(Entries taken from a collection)
****************
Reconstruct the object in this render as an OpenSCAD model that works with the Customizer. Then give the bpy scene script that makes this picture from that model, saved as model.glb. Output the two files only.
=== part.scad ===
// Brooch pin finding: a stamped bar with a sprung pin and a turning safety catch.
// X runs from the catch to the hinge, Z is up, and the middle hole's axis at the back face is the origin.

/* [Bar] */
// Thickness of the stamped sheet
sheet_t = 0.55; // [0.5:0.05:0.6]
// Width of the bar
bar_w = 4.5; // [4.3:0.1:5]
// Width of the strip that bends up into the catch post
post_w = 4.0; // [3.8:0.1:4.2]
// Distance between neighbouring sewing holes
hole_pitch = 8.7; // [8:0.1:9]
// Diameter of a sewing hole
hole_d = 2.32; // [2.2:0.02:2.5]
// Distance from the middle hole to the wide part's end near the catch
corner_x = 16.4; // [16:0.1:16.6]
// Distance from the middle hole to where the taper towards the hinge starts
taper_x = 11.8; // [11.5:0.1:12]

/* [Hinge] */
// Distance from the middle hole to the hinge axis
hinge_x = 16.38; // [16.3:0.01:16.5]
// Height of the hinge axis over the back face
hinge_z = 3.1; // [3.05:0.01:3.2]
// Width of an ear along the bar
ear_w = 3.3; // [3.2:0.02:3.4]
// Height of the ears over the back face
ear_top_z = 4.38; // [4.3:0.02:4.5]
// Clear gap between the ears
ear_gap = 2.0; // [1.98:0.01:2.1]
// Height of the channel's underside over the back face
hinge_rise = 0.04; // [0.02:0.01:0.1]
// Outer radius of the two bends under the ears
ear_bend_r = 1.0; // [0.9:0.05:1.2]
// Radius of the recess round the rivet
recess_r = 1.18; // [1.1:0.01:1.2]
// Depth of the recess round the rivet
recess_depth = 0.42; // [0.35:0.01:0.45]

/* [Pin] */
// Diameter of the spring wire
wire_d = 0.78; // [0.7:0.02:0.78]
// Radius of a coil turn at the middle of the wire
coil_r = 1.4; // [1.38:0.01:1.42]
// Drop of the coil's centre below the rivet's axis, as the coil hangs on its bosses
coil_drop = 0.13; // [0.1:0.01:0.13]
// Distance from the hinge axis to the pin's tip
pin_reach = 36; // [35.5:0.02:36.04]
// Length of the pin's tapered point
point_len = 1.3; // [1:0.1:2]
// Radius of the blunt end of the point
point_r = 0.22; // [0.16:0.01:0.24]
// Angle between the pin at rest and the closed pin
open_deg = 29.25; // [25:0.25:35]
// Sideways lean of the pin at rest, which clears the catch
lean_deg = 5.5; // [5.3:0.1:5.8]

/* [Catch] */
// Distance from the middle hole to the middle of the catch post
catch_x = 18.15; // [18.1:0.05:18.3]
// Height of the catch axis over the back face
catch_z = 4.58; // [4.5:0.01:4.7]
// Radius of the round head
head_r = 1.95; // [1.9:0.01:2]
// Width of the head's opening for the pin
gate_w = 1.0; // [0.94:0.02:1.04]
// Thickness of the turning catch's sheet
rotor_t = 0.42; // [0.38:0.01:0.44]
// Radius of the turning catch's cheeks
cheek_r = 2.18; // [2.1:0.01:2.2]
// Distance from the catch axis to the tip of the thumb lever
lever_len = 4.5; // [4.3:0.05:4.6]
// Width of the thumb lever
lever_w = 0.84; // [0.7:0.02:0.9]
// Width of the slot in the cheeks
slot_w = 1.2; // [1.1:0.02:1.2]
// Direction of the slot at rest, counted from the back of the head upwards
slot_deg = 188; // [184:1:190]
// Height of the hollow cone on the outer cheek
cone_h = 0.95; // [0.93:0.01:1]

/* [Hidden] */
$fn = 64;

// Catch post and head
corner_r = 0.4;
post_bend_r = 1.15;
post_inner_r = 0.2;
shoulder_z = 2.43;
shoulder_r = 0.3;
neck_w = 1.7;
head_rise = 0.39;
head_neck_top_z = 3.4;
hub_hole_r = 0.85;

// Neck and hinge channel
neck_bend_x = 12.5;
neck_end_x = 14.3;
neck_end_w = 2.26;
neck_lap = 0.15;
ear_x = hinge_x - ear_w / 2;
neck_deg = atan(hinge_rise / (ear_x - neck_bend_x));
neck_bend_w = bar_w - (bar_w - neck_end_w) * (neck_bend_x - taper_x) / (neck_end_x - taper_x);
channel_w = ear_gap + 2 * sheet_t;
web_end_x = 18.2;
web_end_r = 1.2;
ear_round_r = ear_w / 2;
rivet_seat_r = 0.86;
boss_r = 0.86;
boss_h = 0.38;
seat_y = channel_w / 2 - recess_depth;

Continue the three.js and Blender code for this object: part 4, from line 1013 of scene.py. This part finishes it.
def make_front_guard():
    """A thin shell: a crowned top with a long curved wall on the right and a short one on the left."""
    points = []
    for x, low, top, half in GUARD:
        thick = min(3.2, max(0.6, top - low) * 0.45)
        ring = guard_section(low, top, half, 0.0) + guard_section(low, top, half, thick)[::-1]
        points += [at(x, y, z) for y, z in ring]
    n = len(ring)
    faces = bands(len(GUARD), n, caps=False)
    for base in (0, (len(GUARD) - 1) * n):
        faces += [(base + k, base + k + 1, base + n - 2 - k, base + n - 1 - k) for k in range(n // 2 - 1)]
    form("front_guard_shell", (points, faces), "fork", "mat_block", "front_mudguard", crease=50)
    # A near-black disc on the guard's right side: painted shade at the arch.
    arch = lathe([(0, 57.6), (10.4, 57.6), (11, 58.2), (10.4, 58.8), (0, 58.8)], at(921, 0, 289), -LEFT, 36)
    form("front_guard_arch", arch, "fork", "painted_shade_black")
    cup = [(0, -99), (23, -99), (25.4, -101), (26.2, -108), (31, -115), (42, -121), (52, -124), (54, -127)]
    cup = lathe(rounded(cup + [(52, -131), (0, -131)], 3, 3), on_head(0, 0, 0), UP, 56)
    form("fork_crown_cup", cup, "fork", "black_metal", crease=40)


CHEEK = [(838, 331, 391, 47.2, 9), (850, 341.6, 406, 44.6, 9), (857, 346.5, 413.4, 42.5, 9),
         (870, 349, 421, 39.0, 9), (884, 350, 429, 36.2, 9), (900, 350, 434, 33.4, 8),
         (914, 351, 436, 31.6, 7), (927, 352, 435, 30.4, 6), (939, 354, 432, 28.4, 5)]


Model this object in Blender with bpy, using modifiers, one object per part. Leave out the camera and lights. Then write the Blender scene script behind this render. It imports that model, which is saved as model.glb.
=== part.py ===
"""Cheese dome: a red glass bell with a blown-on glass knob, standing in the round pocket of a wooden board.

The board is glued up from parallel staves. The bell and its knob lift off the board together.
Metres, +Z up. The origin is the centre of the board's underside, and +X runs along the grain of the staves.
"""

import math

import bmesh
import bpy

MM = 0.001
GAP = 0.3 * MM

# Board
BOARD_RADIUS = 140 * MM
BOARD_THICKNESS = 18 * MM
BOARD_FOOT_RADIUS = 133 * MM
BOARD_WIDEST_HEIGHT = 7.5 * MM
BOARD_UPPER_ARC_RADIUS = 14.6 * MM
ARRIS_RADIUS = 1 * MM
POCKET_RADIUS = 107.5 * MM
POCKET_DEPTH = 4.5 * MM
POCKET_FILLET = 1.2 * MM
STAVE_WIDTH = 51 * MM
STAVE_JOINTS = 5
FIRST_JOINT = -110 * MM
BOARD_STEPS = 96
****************
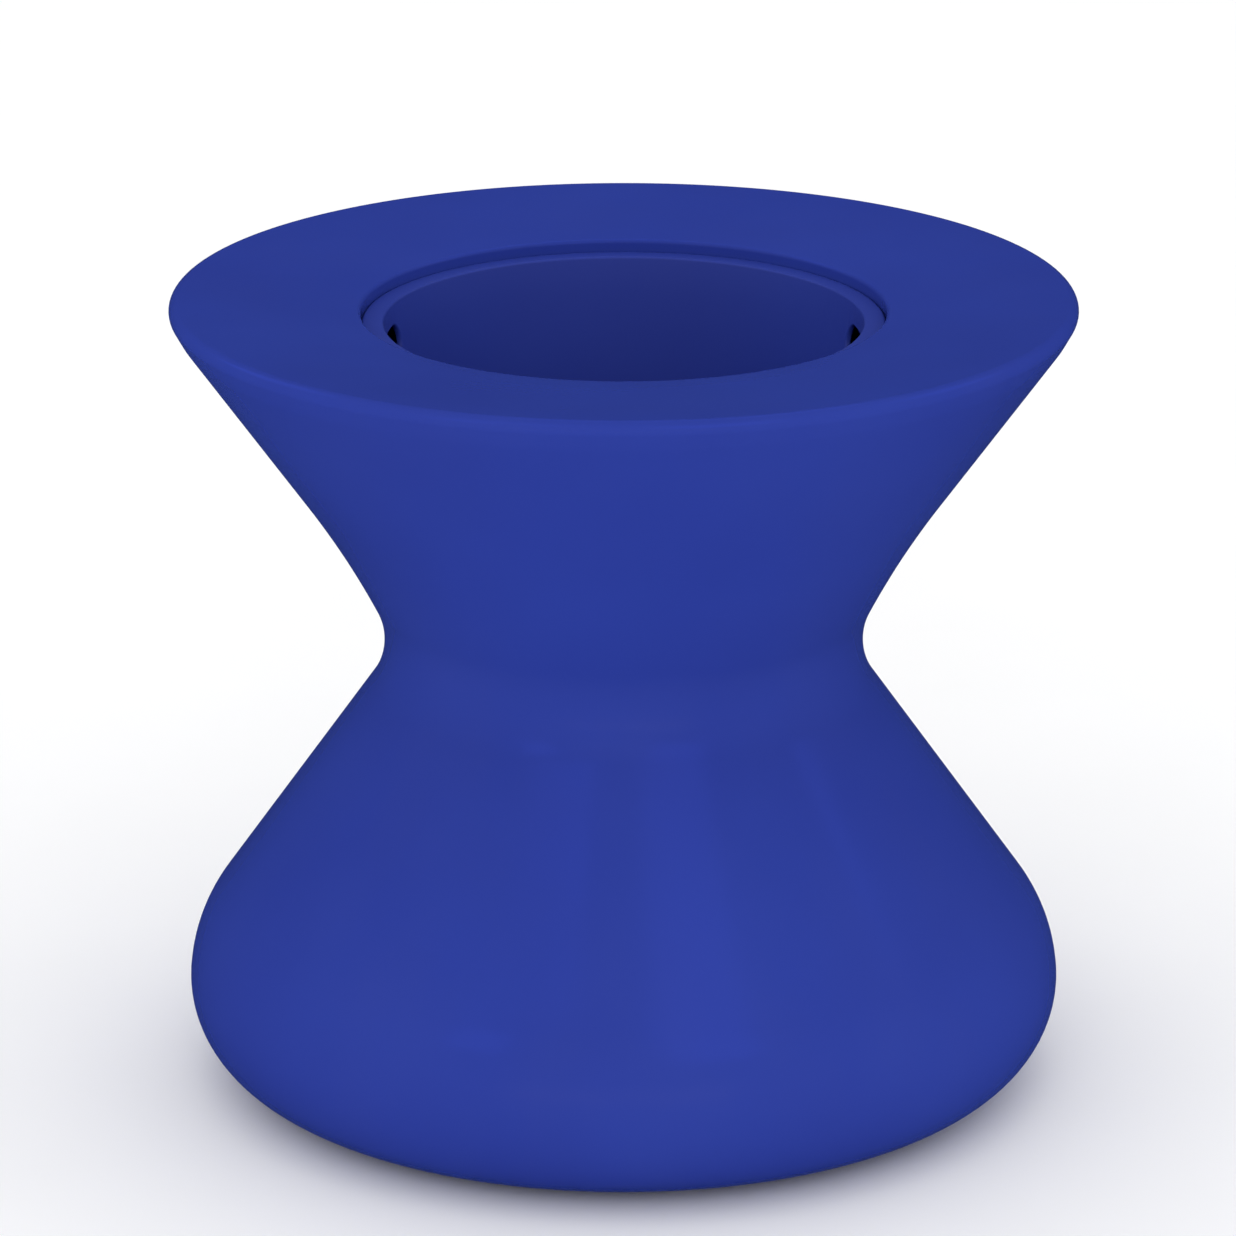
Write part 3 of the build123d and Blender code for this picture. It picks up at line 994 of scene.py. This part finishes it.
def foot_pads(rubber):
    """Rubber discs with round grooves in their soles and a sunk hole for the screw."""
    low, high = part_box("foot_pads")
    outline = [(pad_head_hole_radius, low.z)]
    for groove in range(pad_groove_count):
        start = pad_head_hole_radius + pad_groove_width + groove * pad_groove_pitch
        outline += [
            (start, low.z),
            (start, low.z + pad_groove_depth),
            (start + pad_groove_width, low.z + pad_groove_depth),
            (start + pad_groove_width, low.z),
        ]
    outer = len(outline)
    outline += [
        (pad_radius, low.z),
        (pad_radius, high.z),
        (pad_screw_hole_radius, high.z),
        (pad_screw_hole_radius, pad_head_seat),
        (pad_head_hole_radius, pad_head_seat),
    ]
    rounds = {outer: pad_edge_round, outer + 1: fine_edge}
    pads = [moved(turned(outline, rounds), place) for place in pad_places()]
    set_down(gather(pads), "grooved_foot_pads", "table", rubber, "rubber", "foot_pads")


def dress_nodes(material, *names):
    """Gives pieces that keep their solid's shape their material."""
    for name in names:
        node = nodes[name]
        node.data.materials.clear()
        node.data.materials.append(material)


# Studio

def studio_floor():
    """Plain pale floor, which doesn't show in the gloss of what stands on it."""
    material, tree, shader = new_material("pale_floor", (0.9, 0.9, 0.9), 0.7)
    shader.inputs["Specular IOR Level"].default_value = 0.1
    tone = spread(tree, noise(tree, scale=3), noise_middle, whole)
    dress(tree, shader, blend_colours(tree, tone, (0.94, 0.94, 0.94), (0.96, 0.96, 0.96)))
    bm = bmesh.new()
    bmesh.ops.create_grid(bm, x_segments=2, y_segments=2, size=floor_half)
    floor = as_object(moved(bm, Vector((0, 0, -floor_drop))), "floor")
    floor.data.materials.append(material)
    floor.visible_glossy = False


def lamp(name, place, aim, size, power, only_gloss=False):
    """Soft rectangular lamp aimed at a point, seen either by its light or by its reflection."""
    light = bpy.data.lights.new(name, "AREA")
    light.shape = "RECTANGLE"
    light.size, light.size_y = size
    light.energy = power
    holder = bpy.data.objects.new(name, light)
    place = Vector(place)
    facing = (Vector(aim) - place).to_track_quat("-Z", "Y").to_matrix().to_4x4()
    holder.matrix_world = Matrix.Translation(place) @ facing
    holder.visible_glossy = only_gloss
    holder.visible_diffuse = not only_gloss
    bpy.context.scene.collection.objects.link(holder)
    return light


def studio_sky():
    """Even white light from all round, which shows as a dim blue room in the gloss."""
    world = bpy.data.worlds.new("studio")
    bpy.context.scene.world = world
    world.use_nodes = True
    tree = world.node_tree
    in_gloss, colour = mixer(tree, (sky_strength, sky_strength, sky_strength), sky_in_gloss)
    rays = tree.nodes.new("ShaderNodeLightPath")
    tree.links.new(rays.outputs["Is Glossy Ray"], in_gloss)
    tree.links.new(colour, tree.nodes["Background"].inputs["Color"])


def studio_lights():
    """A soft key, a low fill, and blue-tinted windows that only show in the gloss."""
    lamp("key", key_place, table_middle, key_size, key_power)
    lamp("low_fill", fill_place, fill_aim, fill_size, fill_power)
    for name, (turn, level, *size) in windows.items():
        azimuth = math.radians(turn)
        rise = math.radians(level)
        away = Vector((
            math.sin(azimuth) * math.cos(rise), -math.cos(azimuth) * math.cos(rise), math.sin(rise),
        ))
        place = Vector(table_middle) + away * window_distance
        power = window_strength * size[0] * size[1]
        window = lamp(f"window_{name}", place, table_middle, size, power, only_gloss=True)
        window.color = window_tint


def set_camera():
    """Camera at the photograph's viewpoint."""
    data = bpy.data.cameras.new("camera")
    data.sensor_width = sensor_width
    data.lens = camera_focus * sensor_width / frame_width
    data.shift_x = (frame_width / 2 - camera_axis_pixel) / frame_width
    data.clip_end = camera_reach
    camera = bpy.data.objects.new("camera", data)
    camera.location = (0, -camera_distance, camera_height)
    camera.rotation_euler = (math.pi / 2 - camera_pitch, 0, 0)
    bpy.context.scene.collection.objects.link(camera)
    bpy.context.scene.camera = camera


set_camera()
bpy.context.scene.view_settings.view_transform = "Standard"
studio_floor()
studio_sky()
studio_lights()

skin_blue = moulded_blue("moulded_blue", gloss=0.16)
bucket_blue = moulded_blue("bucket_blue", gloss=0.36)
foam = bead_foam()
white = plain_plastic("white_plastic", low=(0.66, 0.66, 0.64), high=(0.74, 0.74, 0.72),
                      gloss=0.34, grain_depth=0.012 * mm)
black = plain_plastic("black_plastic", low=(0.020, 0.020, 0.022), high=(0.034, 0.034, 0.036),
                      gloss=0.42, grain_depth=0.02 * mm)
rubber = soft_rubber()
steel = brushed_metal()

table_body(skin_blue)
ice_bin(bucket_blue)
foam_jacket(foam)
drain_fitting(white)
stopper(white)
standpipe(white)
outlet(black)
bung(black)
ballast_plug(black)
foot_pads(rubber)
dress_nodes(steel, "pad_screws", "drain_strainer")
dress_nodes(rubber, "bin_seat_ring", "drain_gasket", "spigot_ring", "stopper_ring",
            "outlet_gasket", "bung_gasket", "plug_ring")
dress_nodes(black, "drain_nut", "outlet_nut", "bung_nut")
****************
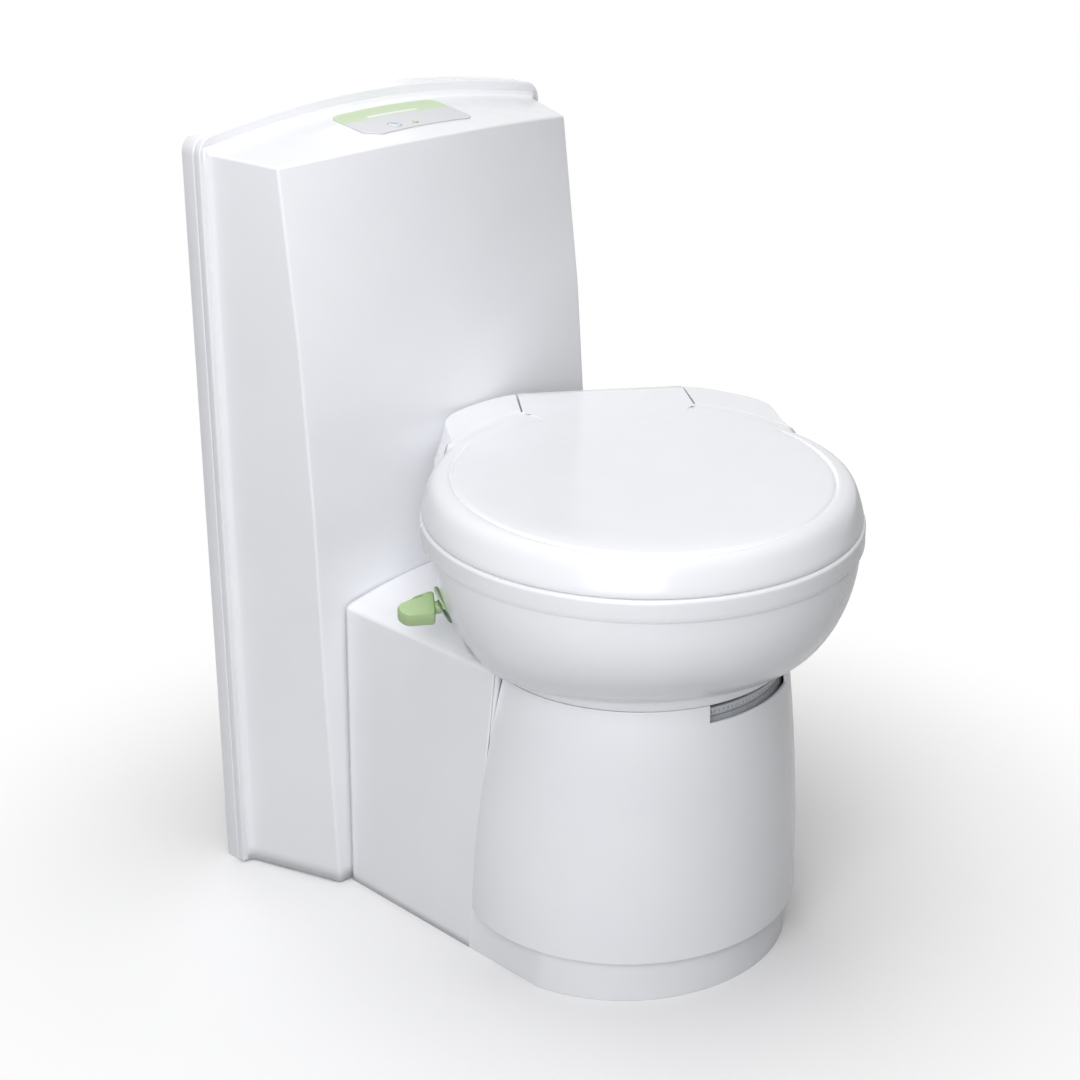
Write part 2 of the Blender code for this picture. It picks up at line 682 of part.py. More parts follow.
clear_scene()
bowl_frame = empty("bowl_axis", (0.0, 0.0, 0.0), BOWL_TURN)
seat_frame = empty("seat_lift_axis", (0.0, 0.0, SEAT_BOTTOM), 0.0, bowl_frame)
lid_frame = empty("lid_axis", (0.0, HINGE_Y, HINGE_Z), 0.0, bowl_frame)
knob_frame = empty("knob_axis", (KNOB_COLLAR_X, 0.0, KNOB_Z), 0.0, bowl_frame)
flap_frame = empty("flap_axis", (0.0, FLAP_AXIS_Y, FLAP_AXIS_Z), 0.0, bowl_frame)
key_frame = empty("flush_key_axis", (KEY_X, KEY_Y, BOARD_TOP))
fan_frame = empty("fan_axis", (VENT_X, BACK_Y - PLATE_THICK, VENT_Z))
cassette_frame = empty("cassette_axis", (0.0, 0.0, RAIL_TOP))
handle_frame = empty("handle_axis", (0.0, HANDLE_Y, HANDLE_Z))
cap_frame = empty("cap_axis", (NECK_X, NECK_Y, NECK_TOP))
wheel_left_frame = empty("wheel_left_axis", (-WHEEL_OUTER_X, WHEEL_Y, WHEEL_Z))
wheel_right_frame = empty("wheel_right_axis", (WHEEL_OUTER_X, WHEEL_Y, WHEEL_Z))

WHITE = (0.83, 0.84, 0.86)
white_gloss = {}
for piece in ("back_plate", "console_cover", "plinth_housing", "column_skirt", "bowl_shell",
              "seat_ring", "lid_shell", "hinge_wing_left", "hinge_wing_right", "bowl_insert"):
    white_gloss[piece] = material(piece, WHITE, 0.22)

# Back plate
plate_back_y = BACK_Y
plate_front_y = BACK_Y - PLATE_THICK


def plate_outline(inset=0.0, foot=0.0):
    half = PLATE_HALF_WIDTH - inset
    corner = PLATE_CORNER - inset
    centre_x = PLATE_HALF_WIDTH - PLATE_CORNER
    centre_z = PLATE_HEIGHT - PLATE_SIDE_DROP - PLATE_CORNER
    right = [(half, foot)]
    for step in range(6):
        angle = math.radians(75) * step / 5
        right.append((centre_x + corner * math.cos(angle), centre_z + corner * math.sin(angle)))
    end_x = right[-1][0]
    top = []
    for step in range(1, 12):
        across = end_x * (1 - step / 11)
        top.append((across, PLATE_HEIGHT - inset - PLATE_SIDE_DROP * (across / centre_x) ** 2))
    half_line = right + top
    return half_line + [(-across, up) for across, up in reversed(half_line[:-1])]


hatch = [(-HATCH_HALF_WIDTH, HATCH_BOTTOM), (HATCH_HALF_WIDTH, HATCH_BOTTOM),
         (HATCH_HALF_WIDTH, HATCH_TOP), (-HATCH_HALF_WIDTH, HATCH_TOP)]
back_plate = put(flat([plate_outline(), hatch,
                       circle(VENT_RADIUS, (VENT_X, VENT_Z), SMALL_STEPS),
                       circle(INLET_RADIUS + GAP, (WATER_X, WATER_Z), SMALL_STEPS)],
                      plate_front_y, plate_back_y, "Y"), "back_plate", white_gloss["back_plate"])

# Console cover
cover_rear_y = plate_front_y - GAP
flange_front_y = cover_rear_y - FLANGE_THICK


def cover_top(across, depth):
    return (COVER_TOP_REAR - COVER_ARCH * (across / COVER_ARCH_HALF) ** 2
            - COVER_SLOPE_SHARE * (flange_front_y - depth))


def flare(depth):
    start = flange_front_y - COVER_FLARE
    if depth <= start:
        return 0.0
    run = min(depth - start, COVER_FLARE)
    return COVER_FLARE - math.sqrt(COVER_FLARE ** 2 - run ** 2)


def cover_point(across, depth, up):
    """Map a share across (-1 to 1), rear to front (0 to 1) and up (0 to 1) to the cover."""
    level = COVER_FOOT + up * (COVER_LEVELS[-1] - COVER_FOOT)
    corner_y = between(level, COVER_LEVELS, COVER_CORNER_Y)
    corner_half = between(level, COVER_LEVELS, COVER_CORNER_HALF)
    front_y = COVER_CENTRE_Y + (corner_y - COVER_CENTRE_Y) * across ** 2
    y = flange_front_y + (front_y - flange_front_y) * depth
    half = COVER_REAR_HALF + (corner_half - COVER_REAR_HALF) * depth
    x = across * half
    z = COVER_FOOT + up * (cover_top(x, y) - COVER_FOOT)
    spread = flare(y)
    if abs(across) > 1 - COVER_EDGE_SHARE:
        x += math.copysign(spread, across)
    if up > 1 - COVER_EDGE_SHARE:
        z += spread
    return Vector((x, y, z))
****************
> _Exercise goal_
Print, from the entries above, the line with "Reconstruct the object", the line with "is the origin." and all lines between them, exactly and with nothing else.

> _Solution for this exercise_
Reconstruct the object in this render as an OpenSCAD model that works with the Customizer. Then give the bpy scene script that makes this picture from that model, saved as model.glb. Output the two files only.
=== part.scad ===
// Brooch pin finding: a stamped bar with a sprung pin and a turning safety catch.
// X runs from the catch to the hinge, Z is up, and the middle hole's axis at the back face is the origin.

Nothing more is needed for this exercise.